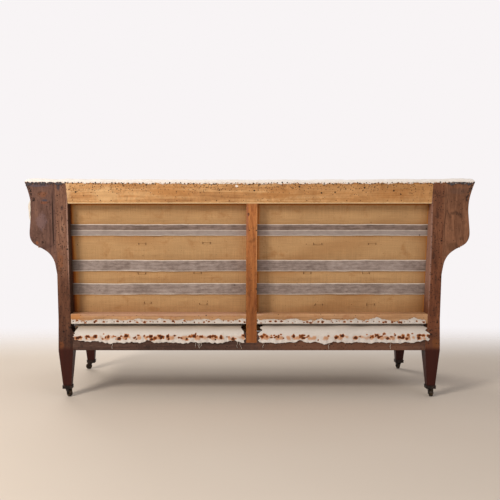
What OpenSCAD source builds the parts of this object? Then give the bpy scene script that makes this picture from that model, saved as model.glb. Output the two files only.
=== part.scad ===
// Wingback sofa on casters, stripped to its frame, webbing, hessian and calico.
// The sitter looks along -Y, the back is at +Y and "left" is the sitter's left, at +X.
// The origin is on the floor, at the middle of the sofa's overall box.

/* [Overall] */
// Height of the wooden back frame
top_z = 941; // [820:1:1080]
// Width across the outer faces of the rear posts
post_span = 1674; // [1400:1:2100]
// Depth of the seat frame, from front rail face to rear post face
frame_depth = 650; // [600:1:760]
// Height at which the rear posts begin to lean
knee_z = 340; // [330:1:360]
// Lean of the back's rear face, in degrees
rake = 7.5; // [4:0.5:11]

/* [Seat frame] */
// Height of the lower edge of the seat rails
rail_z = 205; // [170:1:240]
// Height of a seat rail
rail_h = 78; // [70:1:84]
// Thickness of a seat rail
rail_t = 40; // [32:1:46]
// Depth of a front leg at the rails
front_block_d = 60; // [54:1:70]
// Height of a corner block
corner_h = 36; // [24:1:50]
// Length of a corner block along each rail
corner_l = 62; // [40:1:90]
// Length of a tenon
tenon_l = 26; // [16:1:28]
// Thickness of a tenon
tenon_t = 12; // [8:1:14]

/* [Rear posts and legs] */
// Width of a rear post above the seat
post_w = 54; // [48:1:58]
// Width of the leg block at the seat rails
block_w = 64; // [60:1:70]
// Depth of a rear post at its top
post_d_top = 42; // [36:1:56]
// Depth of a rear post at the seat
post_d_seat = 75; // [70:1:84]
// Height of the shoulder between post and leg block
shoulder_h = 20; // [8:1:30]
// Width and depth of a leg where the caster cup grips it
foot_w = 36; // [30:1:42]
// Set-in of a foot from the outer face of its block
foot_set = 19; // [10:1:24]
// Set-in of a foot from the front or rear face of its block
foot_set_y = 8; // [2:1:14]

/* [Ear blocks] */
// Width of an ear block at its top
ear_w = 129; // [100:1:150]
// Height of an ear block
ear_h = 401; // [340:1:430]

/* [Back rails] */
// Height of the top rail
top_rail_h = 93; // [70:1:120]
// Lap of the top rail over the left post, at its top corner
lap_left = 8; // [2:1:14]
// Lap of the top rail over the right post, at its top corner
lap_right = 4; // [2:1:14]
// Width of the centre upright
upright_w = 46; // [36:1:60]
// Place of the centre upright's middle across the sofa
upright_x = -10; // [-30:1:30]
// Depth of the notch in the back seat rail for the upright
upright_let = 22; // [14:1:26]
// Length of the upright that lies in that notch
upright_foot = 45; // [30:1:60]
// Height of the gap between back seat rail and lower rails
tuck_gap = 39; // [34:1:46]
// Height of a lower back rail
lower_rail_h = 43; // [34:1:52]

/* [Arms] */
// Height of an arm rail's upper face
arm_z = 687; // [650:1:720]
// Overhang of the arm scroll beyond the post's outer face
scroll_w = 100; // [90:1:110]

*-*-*

Given problem: Set down each line of the material verbatim, from the first line through the line that contains "sofa's overall box.".

Written answer:
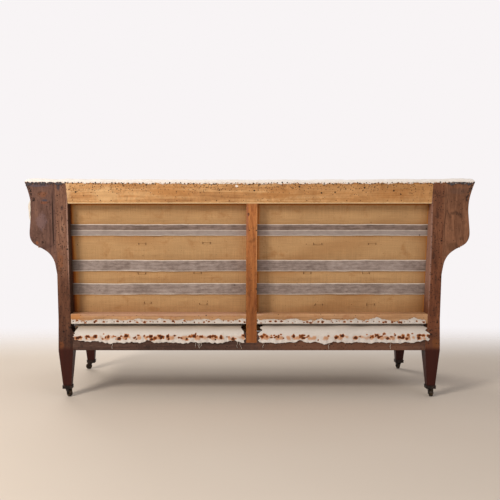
What OpenSCAD source builds the parts of this object? Then give the bpy scene script that makes this picture from that model, saved as model.glb. Output the two files only.
=== part.scad ===
// Wingback sofa on casters, stripped to its frame, webbing, hessian and calico.
// The sitter looks along -Y, the back is at +Y and "left" is the sitter's left, at +X.
// The origin is on the floor, at the middle of the sofa's overall box.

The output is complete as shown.